Account Movements

Every balance change on an account is recorded as a movement — the most granular unit in the ledger, representing exactly one balance change.

Movements roll up into runs. A run is a group of one or more movements that all belong to the same underlying event, so a single settlement, deposit, or withdrawal can produce several movements under one run.

  • Movement level → every individual debit and credit.
  • Run level → the event that caused them.

Each movement carries the change itself plus the context to attribute it:

  • movement_id — unique identifier for the balance change.
  • movement_type — what kind of change it is (deposit, withdrawal, execution fee, transfer, commission, and so on).
  • change — the signed amount the balance moved by.
  • account_id / asset — which account and asset it applies to.
  • run_id — links the movement to its siblings from the same event.
  • parent_link_id — traces the movement back to the event that created it (e.g. a specific fund event).

Together these give you a chronological, auditable trail of exactly how a balance reached its current state — the data you want for reconciliation, activity feeds, and investigating discrepancies.

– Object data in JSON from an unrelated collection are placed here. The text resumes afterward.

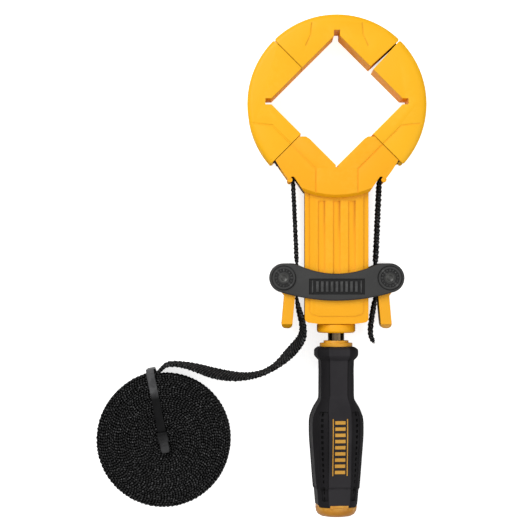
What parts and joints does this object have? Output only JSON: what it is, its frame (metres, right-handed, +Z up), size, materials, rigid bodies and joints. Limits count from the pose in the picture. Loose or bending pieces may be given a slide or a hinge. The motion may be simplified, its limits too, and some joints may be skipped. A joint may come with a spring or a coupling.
{
  "type": "ratchet band clamp",
  "caption": "Ratchet band clamp: four V jaws in a ring on a webbing band, drawn tight by a screw handle and a cam-lever yoke, with the spare band in a tied roll.",
  "frame": {"origin": "on the table under the middle of the tool's length, on the screw's line; the roll of spare band and its free stretch are left out of this", "axes": "+Y along the tool from the handle to the ring of jaws, +Z up off the table through the jaws' thickness, +X across the tool to the right seen from above, with the roll of spare band on the -X side"},
  "size_m": [0.2072, 0.316, 0.037],
  "materials": {
    "yellow_plastic": "warm yellow moulded plastic",
    "grey_plastic": "dark grey textured plastic",
    "black_rubber": "black soft grip",
    "dark_steel": "dark plated steel",
    "bright_steel": "bright steel",
    "bronze": "bronze",
    "webbing": "black woven nylon webbing",
    "nylon_tie": "dark grey moulded nylon"
  },
  "bodies": {
    "head": {"front_housing": "yellow_plastic", "rear_housing": "yellow_plastic", "housing_screw_1": "dark_steel", "housing_screw_2": "dark_steel", "housing_screw_3": "dark_steel", "housing_screw_4": "dark_steel", "housing_screw_5": "dark_steel", "housing_screw_6": "dark_steel", "top_bush": "bronze", "thrust_washer": "bright_steel", "bottom_collar": "yellow_plastic", "band_left_run": "webbing", "band_right_run": "webbing", "band_free_length": "webbing", "band_roll": "webbing", "roll_tie": "nylon_tie"},
    "handle": {"lead_screw": "dark_steel", "handle_core": "yellow_plastic", "handle_grip": "black_rubber", "handle_pin": "bright_steel"},
    "yoke": {"travelling_nut": "bronze", "yoke_front_plate": "grey_plastic", "yoke_rear_plate": "grey_plastic", "left_pivot_pin": "bright_steel", "right_pivot_pin": "bright_steel", "left_lever_spring": "bright_steel", "right_lever_spring": "bright_steel", "band_in_left_cam": "webbing", "band_in_right_cam": "webbing", "band_tail_end": "webbing"},
    "left_lever": {"left_cam_lever": "yellow_plastic"},
    "right_lever": {"right_cam_lever": "yellow_plastic"},
    "left_jaw_body": {"left_jaw": "yellow_plastic", "band_on_left_jaw": "webbing"},
    "top_jaw_body": {"top_jaw": "yellow_plastic", "band_on_top_jaw": "webbing"},
    "right_jaw_body": {"right_jaw": "yellow_plastic", "band_on_right_jaw": "webbing"}
  },
  "joints": [
    {"name": "handle_turn", "type": "hinge", "parent": "head", "child": "handle", "pos_m": [0, -0.0418, 0.0185], "axis": [0, -1, 0], "range_deg": [-1081, 4441]},
    {"name": "yoke_slide", "type": "slide", "parent": "head", "child": "yoke", "axis": [0, 1, 0], "range_m": [-0.009, 0.037], "deforming": ["band_left_run", "band_right_run", "band_free_length"]},
    {"name": "left_lever_pivot", "type": "hinge", "parent": "yoke", "child": "left_lever", "pos_m": [-0.0332, -0.00695, 0.0185], "axis": [0, 0, -1], "range_deg": [0, 60], "stiffness_Nm_per_rad": 0.06, "springref_deg": -17.19},
    {"name": "right_lever_pivot", "type": "hinge", "parent": "yoke", "child": "right_lever", "pos_m": [0.0332, -0.00695, 0.0185], "axis": [0, 0, 1], "range_deg": [0, 60], "stiffness_Nm_per_rad": 0.06, "springref_deg": -17.19},
    {"name": "left_jaw_slide", "type": "slide", "parent": "head", "child": "left_jaw_body", "axis": [-0.7071, 0.7071, 0], "range_m": [0, 0.012]},
    {"name": "top_jaw_slide", "type": "slide", "parent": "left_jaw_body", "child": "top_jaw_body", "axis": [0.7071, 0.7071, 0], "range_m": [0, 0.012]},
    {"name": "right_jaw_slide", "type": "slide", "parent": "top_jaw_body", "child": "right_jaw_body", "axis": [0.7071, -0.7071, 0], "range_m": [0, 0.012]}
  ],
  "couplings": [
    {"joint": "handle_turn", "follows": "yoke_slide", "rad_per_m": 2094.4},
    {"joint": "top_jaw_slide", "follows": "left_jaw_slide", "ratio": 1},
    {"joint": "right_jaw_slide", "follows": "left_jaw_slide", "ratio": 1}
  ]
}
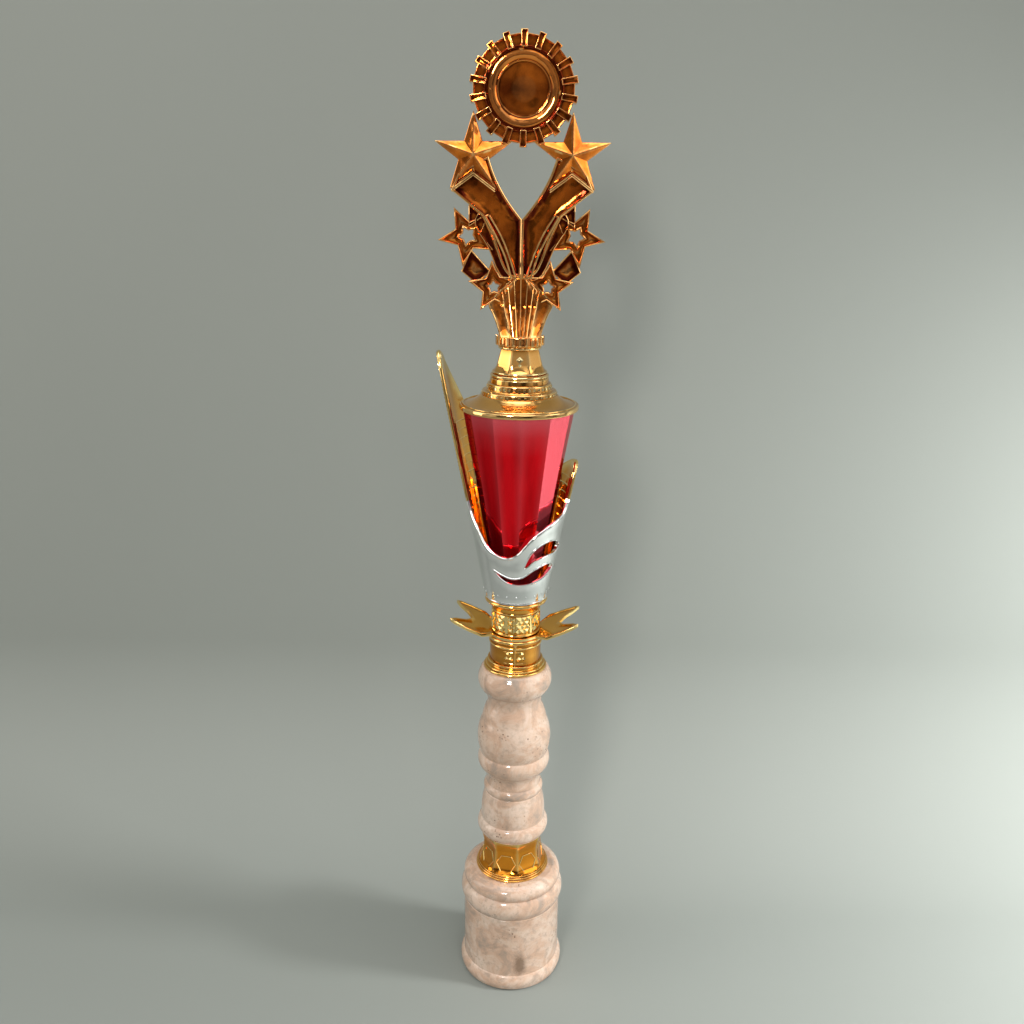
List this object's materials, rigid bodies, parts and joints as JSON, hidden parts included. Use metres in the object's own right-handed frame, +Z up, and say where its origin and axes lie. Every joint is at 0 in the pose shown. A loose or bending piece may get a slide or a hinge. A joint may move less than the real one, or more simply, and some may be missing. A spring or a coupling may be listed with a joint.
{
  "type": "column trophy",
  "caption": "Column trophy: turned stone base and column, gilded collars, leaf crown, slotted sleeve round a faceted cup, lid and a turning star figure.",
  "frame": {"origin": "middle of the underside of the felt pad, where the trophy stands", "axes": "+Z up along the tie rod; the figure faces -Y; +X to the figure's left as seen by someone it faces"},
  "size_m": [0.0828, 0.0606, 0.5105],
  "materials": {
    "stone": "polished beige marble with grey-brown mottling",
    "felt": "matt baize",
    "steel": "zinc plated, satin",
    "brass": "machined, satin",
    "gold": "vacuum-metallised warm gold, mirror gloss",
    "pale_gold": "vacuum-metallised pale gold, mirror gloss",
    "amber_gold": "vacuum-metallised deep amber gold, mirror gloss",
    "silver": "vacuum-metallised silver outside and gold inside, gloss",
    "red": "vacuum-metallised red, mirror gloss"
  },
  "bodies": {
    "stand": {"felt_pad": "felt", "base_stone": "stone", "base_washer": "steel", "base_spring_washer": "steel", "base_nut": "steel", "tie_rod": "steel", "base_collar": "gold", "column_stone": "stone", "spool_collar": "gold", "leaf_crown": "gold", "cup_socket": "gold", "sleeve": "silver", "cup": "red", "cup_washer": "steel", "cup_spring_washer": "steel", "cup_nut": "steel", "lid": "pale_gold", "neck": "pale_gold"},
    "figure": {"figure": "amber_gold", "figure_insert": "brass"}
  },
  "joints": [
    {"name": "figure_turn", "type": "hinge", "parent": "stand", "child": "figure", "pos_m": [0, 0, 0.3691], "axis": [0, 0, 1], "range_deg": [-180, 180]}
  ]
}
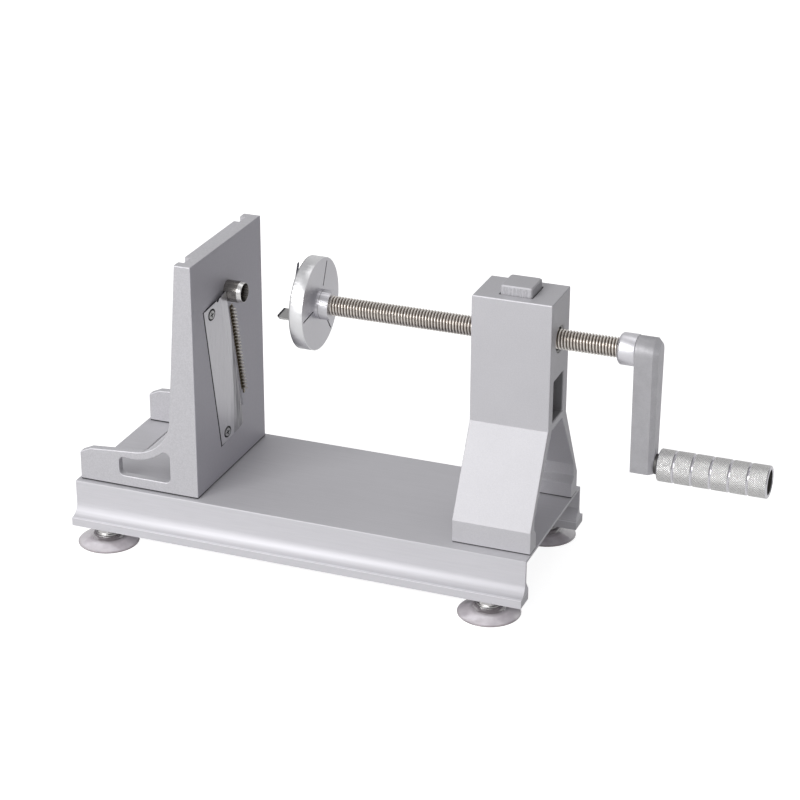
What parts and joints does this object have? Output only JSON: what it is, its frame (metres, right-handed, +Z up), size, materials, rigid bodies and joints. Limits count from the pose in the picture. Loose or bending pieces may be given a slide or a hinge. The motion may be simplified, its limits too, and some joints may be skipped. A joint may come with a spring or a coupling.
{
  "type": "vegetable shredder",
  "caption": "Hand-cranked vegetable shredder: a lead screw drives a pronged disc towards a blade stand on a channel base with suction feet.",
  "frame": {"origin": "on the table, under the centre of the part's bounding box", "axes": "+X from the blade stand to the crank handle, +Y across the channel, +Z up"},
  "size_m": [0.5554, 0.1924, 0.2475],
  "materials": {
    "channel_aluminium": "satin anodised",
    "stand_coat": "fine textured silver-grey coating",
    "arm_coat": "textured grey coating",
    "turned_aluminium": "turned",
    "blade_steel": "satin",
    "screw_steel": "rolled and polished",
    "bright_steel": "bright",
    "nut_brass": "machined",
    "cup_rubber": "soft, slightly see-through"
  },
  "bodies": {
    "base": {"base_channel": "channel_aluminium", "blade_stand": "stand_coat", "slicing_blade": "blade_steel", "blade_screws": "bright_steel", "comb_blade": "blade_steel", "coring_tube": "blade_steel", "tube_nut": "bright_steel", "stand_bolts": "bright_steel", "tower": "stand_coat", "tower_bolts": "bright_steel", "suction_cup_1": "cup_rubber", "suction_cup_2": "cup_rubber", "suction_cup_3": "cup_rubber", "suction_cup_4": "cup_rubber", "foot_studs": "bright_steel", "foot_washers": "bright_steel", "foot_nuts": "bright_steel", "button_spring": "bright_steel"},
    "carriage": {"crank_collar": "turned_aluminium"},
    "crank": {"lead_screw": "screw_steel", "drive_disc": "turned_aluminium", "prong_1": "blade_steel", "prong_2": "blade_steel", "prong_3": "blade_steel", "hub_set_screw": "bright_steel", "crank_arm": "arm_coat", "arm_set_screw": "bright_steel", "axle_bolt": "bright_steel", "grip_spacer": "bright_steel"},
    "grip": {"crank_grip": "turned_aluminium"},
    "button": {"release_button": "stand_coat", "half_nut": "nut_brass"}
  },
  "joints": [
    {"name": "screw_travel", "type": "slide", "parent": "base", "child": "carriage", "axis": [1, 0, 0], "range_m": [-0.0426, 0.1176]},
    {"name": "crank_turn", "type": "hinge", "parent": "carriage", "child": "crank", "pos_m": [0.1638, 0, 0.2052], "axis": [1, 0, 0], "range_deg": [-6120, 16920]},
    {"name": "grip_spin", "type": "hinge", "parent": "crank", "child": "grip", "pos_m": [0.2019, 0, 0.1139], "axis": [1, 0, 0], "continuous": true},
    {"name": "release_button", "type": "slide", "parent": "base", "child": "button", "axis": [0, 0, -1], "range_m": [0, 0.0045], "stiffness_N_per_m": 800, "springref_m": -0.005, "deforming": ["button_spring"]}
  ],
  "couplings": [
    {"joint": "screw_travel", "follows": "crank_turn", "m_per_rad": 0.00039789}
  ]
}
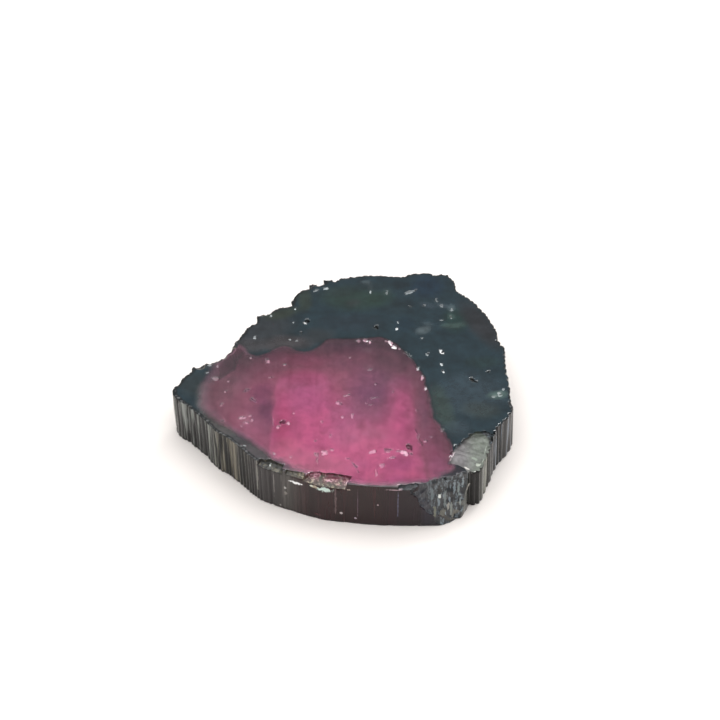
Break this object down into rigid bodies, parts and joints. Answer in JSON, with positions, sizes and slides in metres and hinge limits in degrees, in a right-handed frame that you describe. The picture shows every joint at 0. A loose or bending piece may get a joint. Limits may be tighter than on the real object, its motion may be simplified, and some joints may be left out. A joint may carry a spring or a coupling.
{
  "type": "bicolor tourmaline slab",
  "caption": "Flat polished cross-section slice of a tourmaline crystal, pink core in a dark blue-green rim, ribbed natural sides.",
  "frame": {"origin": "middle of the bottom of the bounding box, on the lower sawn face that the slab lies on", "axes": "+Z through the thickness of the slice, +X along its longest width, towards the side with the coarse ribs, and +Y towards the rounded dark back"},
  "size_m": [0.026, 0.0256, 0.0039],
  "materials": {
    "tourmaline": "polished saw-cut faces, ribbed natural sides"
  },
  "bodies": {
    "root": {"tourmaline_slab": "tourmaline"}
  },
  "joints": []
}
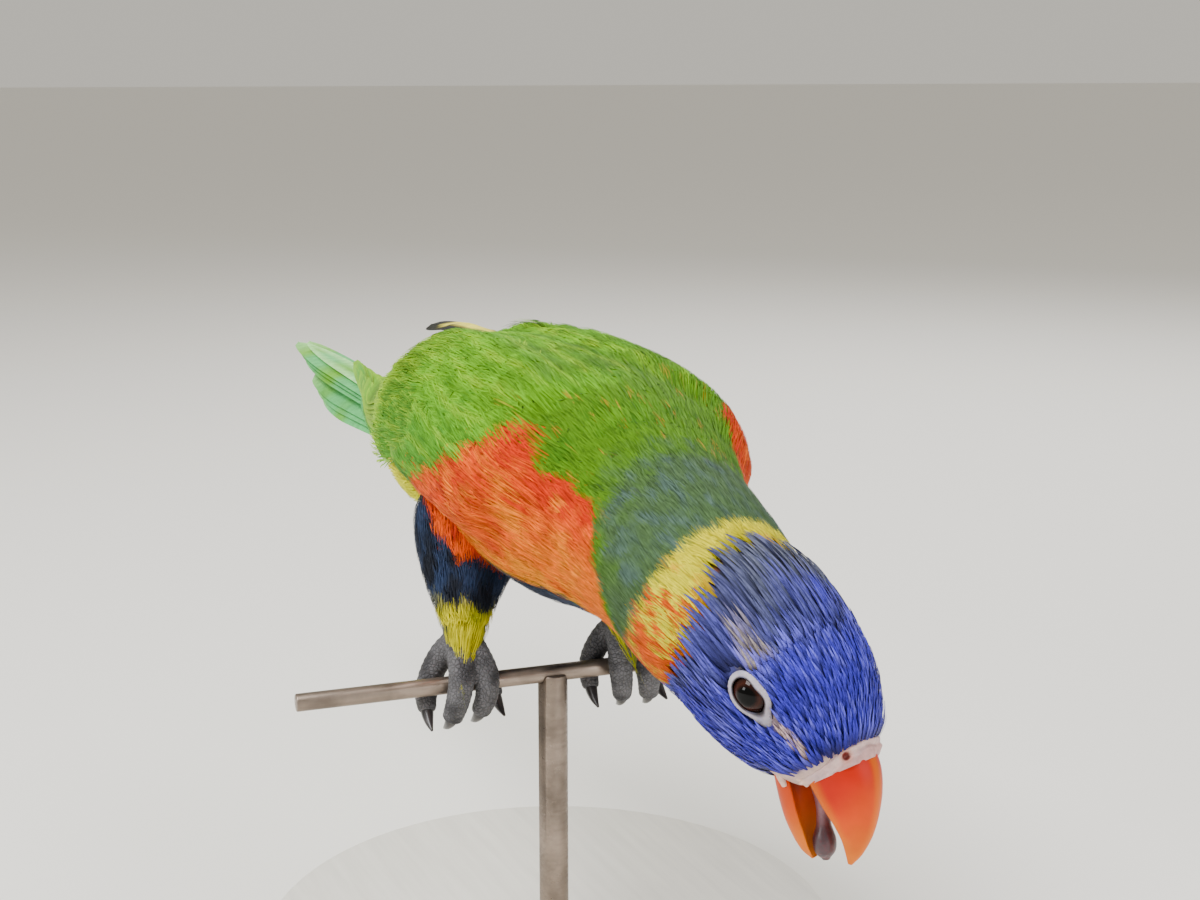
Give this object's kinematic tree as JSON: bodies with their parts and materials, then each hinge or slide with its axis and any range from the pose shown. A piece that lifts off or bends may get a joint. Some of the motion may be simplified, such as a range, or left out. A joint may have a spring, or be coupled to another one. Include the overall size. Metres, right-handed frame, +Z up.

Choosing the right endpoint

GET /movements — itemized movements across all accounts under your platform. Supports pagination and filtering by account, movement type, transfer type, or parent_link_id (the fastest way to pull every movement tied to a single event). Scoped to the last 2 months — built for recent activity and reconciliation, not long-range history.

GET /accounts/{account_id}/movements — the same feed, narrowed to one account. Use this when you already know the account and just want its ledger directly.

GET /accounts/{account_id}/run-history — the account's history at the run level instead of individual movements: the sequence of events that changed the balance, with their underlying movements grouped beneath each one.